Un vestido de lentejuelas
Hace unos meses compré un vestido largo de lentejuelas. Tenía, como nunca tuve, tres bodas a las que asistir y lo compré porque quería cumplir con el protocolo. No me lo probé. Lo compré por internet y le pedí a mi madre que lo fuera a buscar porque yo estaba muy lejos del local y ella cerca. Lo compré pese a que no podía cambiarlo. Si no me entraba, si era inmenso, si me quedaba espantoso, debía quedármelo. Fue una irreverencia de mi parte. Lo compré pese a que no me gustaba. Era verde, era escotado, tenía la espalda abierta, era extremadamente brilloso, un candil al que se puede mirar por un rato pero que luego agobia. Era agobiante y lo compré de todos modos. Fue un grito, una manera de acatar pero de quejarme en la misma acción.
Yo no uso ropa elegante. Es una elección que también tiene mucho de manifiesto. Me encanta la ropa pero siempre creí, o creo hoy también o pensé que debía creer o me lo hicieron pensar, que la elegancia extrema tenía demasiado de ficción y allá por los años 90 en mi mundo la verdad era virtud y yo quería ser virtuosa. No buscaba verme mejor o más algo, o menos también, a fuerza de máscara de pestañas o sombras doradas o minifaldas o plataformas; buscaba verme tal cual era. Algo así.
Fueron semanas de vestidos antes del vestido de las lentejuelas verdes. De mirar en locales y en redes sociales. Tenía dos minutos libres, abría el celular, me ponía a mirar. Miré mil veces lo mismo. Miré con voracidad, miré dispuesta a todo pero convencida de nada, miré con las manos sucias, miré con la comida en la boca, miré vestidos cortos, largos, por debajo de la rodilla, drapeados, en dos piezas, con transparencias, encaje, en colores, en un único tono, cerrados hasta el cuello.

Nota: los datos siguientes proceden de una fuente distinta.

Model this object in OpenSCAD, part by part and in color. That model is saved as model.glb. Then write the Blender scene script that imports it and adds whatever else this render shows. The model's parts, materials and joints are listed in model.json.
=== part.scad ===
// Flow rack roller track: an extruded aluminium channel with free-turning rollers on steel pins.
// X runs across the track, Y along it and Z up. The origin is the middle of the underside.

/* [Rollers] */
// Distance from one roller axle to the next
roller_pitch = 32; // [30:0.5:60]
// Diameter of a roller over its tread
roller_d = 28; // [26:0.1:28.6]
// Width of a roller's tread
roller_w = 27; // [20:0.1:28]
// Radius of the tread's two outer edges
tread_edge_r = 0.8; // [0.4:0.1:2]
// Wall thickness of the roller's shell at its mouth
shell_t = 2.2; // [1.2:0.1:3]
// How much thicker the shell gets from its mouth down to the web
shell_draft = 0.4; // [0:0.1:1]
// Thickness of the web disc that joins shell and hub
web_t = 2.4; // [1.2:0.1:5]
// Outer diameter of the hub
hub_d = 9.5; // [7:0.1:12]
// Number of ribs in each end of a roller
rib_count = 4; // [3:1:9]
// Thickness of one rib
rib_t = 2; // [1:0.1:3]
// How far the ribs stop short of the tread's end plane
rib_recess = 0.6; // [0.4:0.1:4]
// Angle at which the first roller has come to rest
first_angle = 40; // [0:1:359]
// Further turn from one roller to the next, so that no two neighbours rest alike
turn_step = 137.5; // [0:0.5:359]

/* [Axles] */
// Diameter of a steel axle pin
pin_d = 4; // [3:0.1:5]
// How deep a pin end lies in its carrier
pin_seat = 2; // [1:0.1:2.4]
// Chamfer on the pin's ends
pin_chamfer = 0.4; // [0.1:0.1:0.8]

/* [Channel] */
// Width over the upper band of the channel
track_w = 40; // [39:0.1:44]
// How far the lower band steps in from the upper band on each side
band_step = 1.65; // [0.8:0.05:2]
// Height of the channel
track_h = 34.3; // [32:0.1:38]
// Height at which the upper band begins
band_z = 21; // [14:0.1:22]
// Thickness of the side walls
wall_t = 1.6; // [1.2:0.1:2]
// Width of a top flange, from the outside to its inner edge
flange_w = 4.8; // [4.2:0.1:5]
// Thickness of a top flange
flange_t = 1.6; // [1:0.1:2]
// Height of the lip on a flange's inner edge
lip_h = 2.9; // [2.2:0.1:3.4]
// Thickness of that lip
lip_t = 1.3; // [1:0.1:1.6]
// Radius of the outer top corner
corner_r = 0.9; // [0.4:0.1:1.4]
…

Miré, miré y miré mucho más de lo que hubiera querido. Miré vestidos que ni siquiera podía pagar. Miré vestidos de diseñadores, miré nombres de modistas, miré marcas internacionales, miré a actrices en premios, miré a la gente que se viste con esmero, miré a cantantes cantar, mostrarse, lucir la vida. Miré lo viejo, lo nuevo, lo imposible. Miré con los ojos ardidos. Miré el desquicio que me consumía como si fuera la única persona en el mundo sin un solo principio. Miré completamente vacía y yo que me creía tan llena.
No es simple la lógica de lo estético. Hay algo del universo de lo ridículo en empolvar las cosas que son de una manera para que se vean de otra. Es como tender la cama cada mañana para volver a desarmarla por la noche. ¿Para qué? Y sin embargo alisar los rulos, alargar las pestañas, esmaltar las uñas, cambiar el color de los labios, calzarse estiletos en punta y de taco altísimo. Es absurdo, un engaño, un disfraz, un juego, una diversión, un lujo, una recomendación, un golpe a la rutina anquilosada. Qué tonta. Debería haberme esforzado.

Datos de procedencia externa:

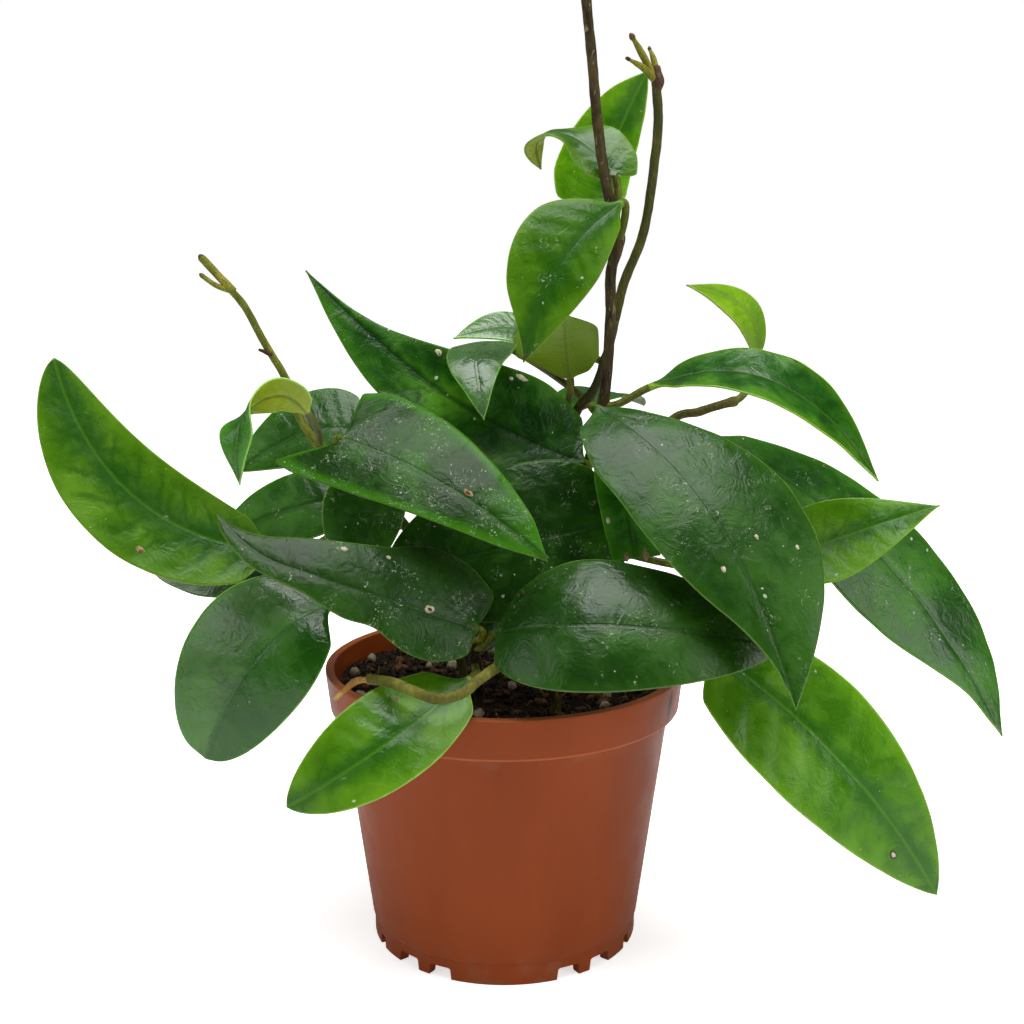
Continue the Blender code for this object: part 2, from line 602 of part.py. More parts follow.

Al vestido verde tuve que hacerle un ruedo porque me quedaba largo. Después me recogí el cabello en un rodete, fui a las fiestas y miré de nuevo. Ahí estábamos cada uno de los que estábamos, pretendiendo por unas horas entre alcohol, cumbia, asado y un volcán de dulce de leche como postre. La mujer del vestido esmeralda con el escote profundo, la mujer del vestido negro de encaje y labios rojos, la mujer del vestido plateado casi transparente, los hombres y los trajes con corbata. Las telas, la música, los mocasines y el rubor hechos amasijos de libertad que se sentían como la bofetada que me tendrían que haber dado antes.
Compré el vestido largo de las lentejuelas verdes y lo dejé sobre el sofá del escritorio de casa. No lo guardé y no tengo pensado volver a usarlo pronto. Lo doblé con cuidado para que no se enganchara con nada y lo dejé a la vista, para hacer cualquier cosa, para pasar y verlo, para recordar. Es un gesto. Una apuesta para este año que empieza.